Onion-shaped adinkra symbol, Sabala, represents co-existence and tolerance; Unity in diversity. That gives us the strength to achieve our purpose. Although Ewes are spread over the globe, they maintain their Ewes identity while actively attempting to live in peace and harmony with individuals from various cultural backgrounds.


This is a monument that symbo­lises Ghana’s Independence

The Independence Arch, also known as the Black Star Gate, is an iconic monument located in Accra, the capital city of Ghana. The arch commemorated Ghana’s indepen­dence from British colonial rule on March 6, 1957.

The arch was designed by Gha­naian architect, Theo Akatugba, and was constructed in 1961. The arch is made up of two towers that are connected at the top by a cross­beam and adorned with a black star, which is a symbol of African freedom and unity.

The arch is located on a busy thoroughfare in Accra and serves as a symbol of Ghana’s indepen­dence and sovereignty.

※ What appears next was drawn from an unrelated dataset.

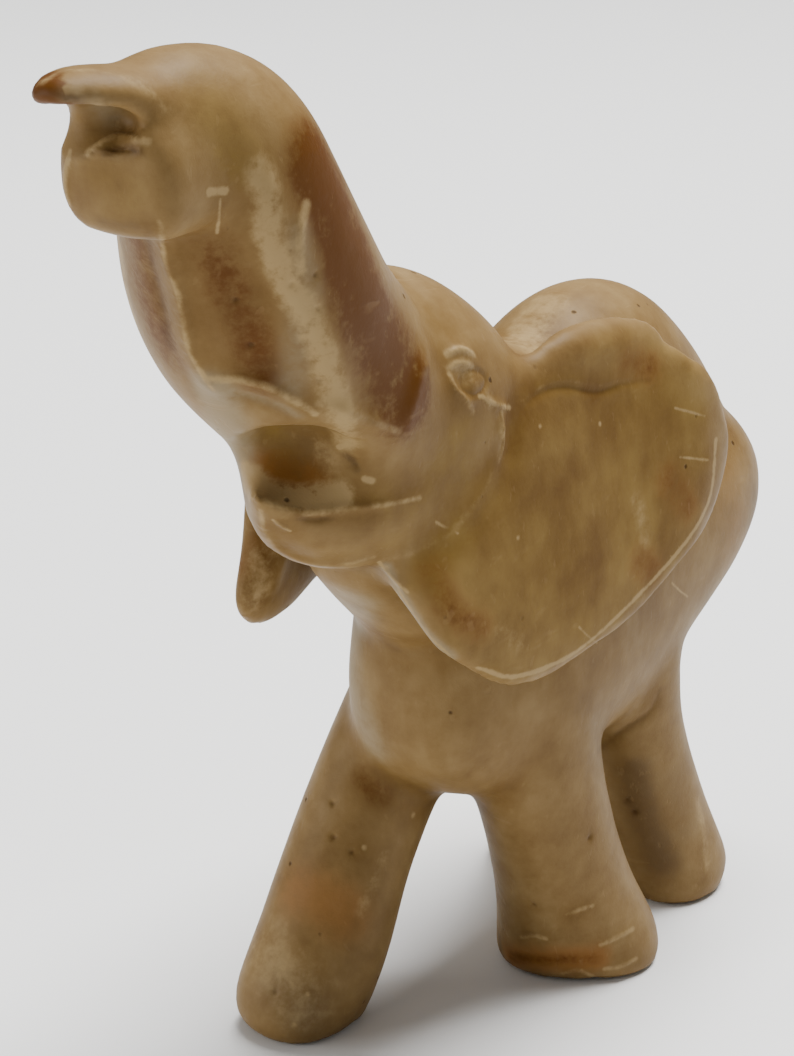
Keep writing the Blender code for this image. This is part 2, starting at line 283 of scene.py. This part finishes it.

It is also a popular destination for tourists and a site for national celebrations and events.

Today, the Ghana Independence Arch remains an important symbol of Ghana’s independence and its commitment to freedom and democracy. It is a proud reminder of Ghana’s rich history and culture and serves as a source of inspi­ration for Ghanaians and people around the world.

Commenting on the logo, the Deputy Director of Communica­tions at the Office of the President and member of the planning com­mittee of the celebration, Jefferson Kwamina Sackey, noted that the logo’s elements were influenced by the need to showcase the valuable contribution of the Volta Region to the Independence struggle.

“There have been significant individuals from the region that have contributed significantly to the development efforts of our country. We can talk about Phillip Gheho and the role the former president Jerry John Rawlings also played,” he explained.

He added that the volta region boasts beautiful tourist sites like the mountain Afadjato, Wli Waterfalls and Dodi island that needed to be seen by the people of Ghana and foreigners hence the choice for this year’s venue.